Final record: 10-15-9, 39 points.

The Lions got off to a strong start in 2017, bolstered by the move into Orlando City Stadium, where the team won its first five matches. All three of the losses in that first nine games came on the road (at Columbus, Toronto, and Houston). However, Orlando managed only four more wins the rest of the season and piled up draws in winnable games. City finished 10th in the Eastern Conference, a full 11 points adrift of the New York Red Bulls, the winners of the final playoff spot. Only D.C. United was worse in the east.


Record after nine games: 6-2-1, 19 points.

Final record: 8-22-4, 28 points.

The club’s best start ever after nine matches turned into its worst final record to date. The six-game winning streak was nice but a huge rash of injuries — especially on the back line — derailed the promising beginning to the season. With only two wins and nine total points over the final three-quarters of the season, the Lions finished dead last in the conference and a full 22 points behind the final playoff-spot holders, the Philadelphia Union. Only the four-win San Jose Earthquakes had a worse season in the 2018 MLS season. Kreis was fired after a loss to Montreal that included an own goal by Amro Tarek and a fifth-minute penalty kick conceded by Cristian Higuita. Bobby Murphy failed to win in his interim stint and O’Connor could muster only two wins and three draws for nine points over the second half of the season.

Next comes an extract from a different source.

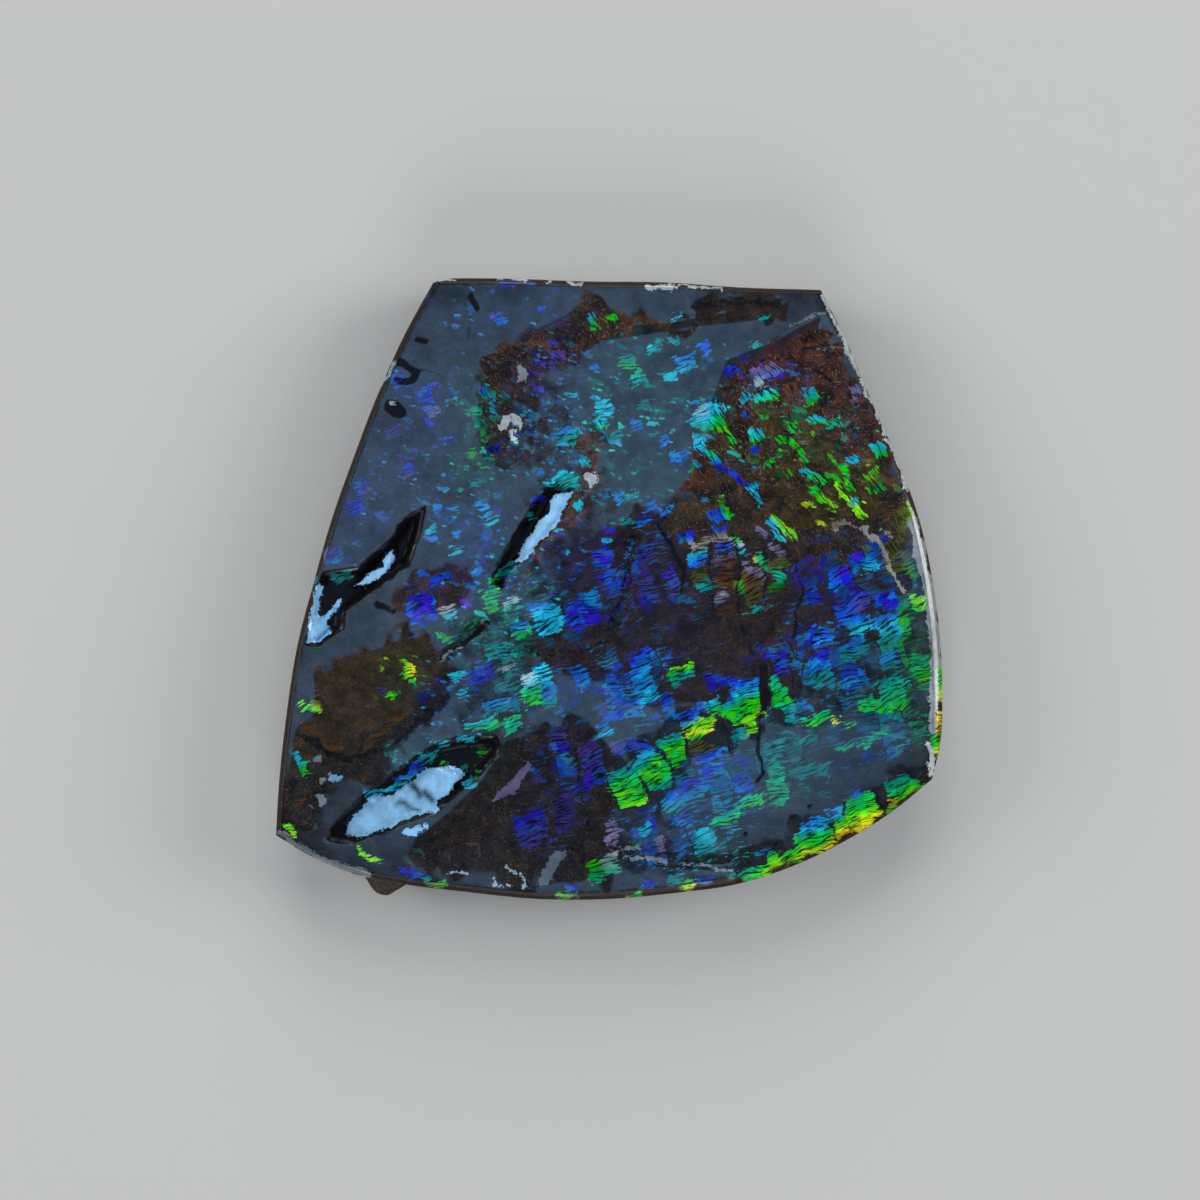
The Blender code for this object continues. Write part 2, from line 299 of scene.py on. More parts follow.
BOTTOM_HOLLOW: Route = (
    (-8.8, -12.6), (-5.6, -11.6), (-1.4, -11.2), (0.4, -13.4), (0.4, -18.0), (-0.6, -22.0), (-0.4, -25.0),
    (-9.0, -24.8), (-15.4, -23.9), (-17.2, -22.4), (-16.2, -20.8), (-13.6, -18.8), (-10.8, -15.8),
)
UPPER_LEFT_PIT: Route = (
    (-15.3, 7.0), (-15.8, 4.6), (-16.6, 2.2), (-19.2, 0.2), (-22.1, -2.0), (-22.2, -3.4), (-24.2, -4.8),
    (-25.2, -4.8), (-24.6, 0.2), (-23.8, 1.4), (-21.0, 1.8), (-18.2, 4.2), (-17.0, 6.0),
)
MIDDLE_PIT: Route = (
    (-4.8, 9.0), (-2.8, 8.2), (-3.6, 6.4), (-5.0, 4.4), (-7.6, 2.2), (-9.0, -0.2), (-9.9, 0.2),
    (-9.3, 2.2), (-7.7, 4.8), (-6.2, 7.4),
)
LOWER_LEFT_PIT: Route = (
    (-23.8, -21.0), (-22.8, -19.6), (-20.4, -17.2), (-18.3, -15.6), (-16.5, -14.3), (-14.2, -12.8),
    (-12.5, -12.4), (-9.5, -12.2), (-9.0, -13.5), (-11.2, -16.0), (-13.7, -18.0), (-16.0, -19.0),
    (-18.5, -20.2), (-21.4, -21.3),
)


@dataclass(frozen=True)
class FaceRelief:
    """Heights of the polished face about its flat level."""

    crown_drop: float = 0.45
    crown_reach: Point = (28.0, 26.0)
    hollow_softness: float = 0.5
    wall_direction: Point = (0.766, -0.643)
    wall_blend: float = 0.35
    wall_lip: float = 0.06
    swell_span: float = 5.0
    swell_height: float = 0.02
    ripple_span: float = 1.8
    ripple_height: float = 0.006
    hollows: tuple[Hollow, ...] = (
        Hollow(TOP_LEFT_HOLLOW, 11.0, 0.42),
        Hollow(UPPER_RIGHT_HOLLOW, 10.0, 0.75),
        Hollow(MIDDLE_HOLLOW, 7.5, 0.5),
        Hollow(LEFT_HOLLOW, 5.5, 0.4),
        Hollow(PIT_SIDE_HOLLOW, 6.0, 0.3),
        Hollow(BOTTOM_HOLLOW, 9.0, 0.55),
    )
    pits: tuple[Pit, ...] = (
        Pit(UPPER_LEFT_PIT, 0.75, 0.8),
        Pit(MIDDLE_PIT, 0.65, 0.6),
        Pit(LOWER_LEFT_PIT, 0.85, 0.9),
    )
    walls: tuple[PitWall, ...] = (
        PitWall(
            ((-22.1, -20.3), (-20.3, -17.9), (-16.8, -16.5), (-14.5, -14.8), (-12.1, -15.4), (-14.4, -18.6),
             (-17.0, -19.4), (-20.8, -20.7)), (-14.6, -18.7), 8.0,
        ),
        PitWall(
            ((-4.6, 8.1), (-3.0, 8.0), (-4.2, 6.0), (-6.5, 3.2), (-7.9, 2.2), (-6.3, 5.0)),
            (-4.4, 5.6), 8.0,
        ),
        PitWall(
            ((-21.6, 0.2), (-20.0, 1.4), (-18.3, 3.2), (-17.6, 3.4), (-18.6, 1.2), (-20.2, 0.2)),
            (-18.9, 1.0), 8.0,
        ),
        PitWall(((-24.9, -2.3), (-23.4, -3.0), (-24.3, -4.0), (-25.1, -4.6)), (-24.0, -4.1), 8.0),
    )
    creases: tuple[Crease, ...] = (
        Crease(((1.7, 3.5), (1.5, 0.5), (0.8, -2.2), (-0.8, -4.6), (-3.5, -5.5), (-6.8, -5.2)), 3.0, 0.12),
        Crease(((15.0, -1.5), (12.6, -7.0), (12.4, -12.0)), 2.0, 0.1),
        Crease(((-14.0, -5.8), (-12.8, -5.0), (-11.9, -4.0), (-10.5, -2.9)), 1.0, 0.3),
        Crease(((0.8, -22.0), (4.9, -22.8), (9.5, -23.0), (14.0, -21.7)), 1.4, 0.12),
    )

    def heights(self, points: np.ndarray) -> np.ndarray:
        """Works out the face.

        Args:
            points: Places on the face, in millimetres.

        Returns:
            The height at each place, in millimetres.
        """
        x, y = points[..., 0], points[..., 1]
        z = -self.crown_drop * ((x / self.crown_reach[0]) ** 2 + (y / self.crown_reach[1]) ** 2)
        for hollow in self.hollows:
            z = z - self.hollow_drop(points, hollow)
        for crease in self.creases:
            z = z - crease.depth * ease(1 - distance_to(points, crease.route) * 2 / crease.width)
        level = z.copy()
        for pit in self.pits:
            z = z - pit.depth * ease(depth_inside(points, pit.outline) / pit.wall)
        for wall in self.walls:
            share = cover(depth_inside(points, wall.outline), self.wall_blend)
            run = (points - np.array(wall.rim)) @ np.array(self.wall_direction)
            slope = math.tan(math.radians(wall.slope))
            z = z + (level - self.wall_lip + slope * np.minimum(run, 0.0) - z) * share
        z = z + self.swell_height * rough(x, y, self.swell_span, 3)
        return z + self.ripple_height * rough(x, y, self.ripple_span, 4)

    def hollow_drop(self, points: np.ndarray, hollow: Hollow) -> np.ndarray:
        """Works out one hollow.

        Args:
            points: Places on the face.
            hollow: The hollow.

        Returns:
            How far the hollow lowers each place.
        """
        d = np.maximum(depth_inside(points, hollow.outline), 0.0)
        soft = self.hollow_softness
        run = np.where(d < soft, d * d / (2 * soft), d - soft / 2)
        return hollow.deepest * (1 - np.exp(-run * math.tan(math.radians(hollow.slope)) / hollow.deepest))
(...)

There’s not much we can really take away from these quarter-season numbers. Each Orlando City team has been worse than the one that preceded it, regardless of what kind of start the Lions got off to that year. The two best starts ironically led to the two worst seasons. A middling 3-3-3 mark to start 2019 doesn’t promise great things or an awful spiral of despair. Only time will tell how this year’s Lions will finish, but some may take solace in the team staying in playoff contention during the two years when Orlando started at or just below the .500 mark in the first nine games of the year.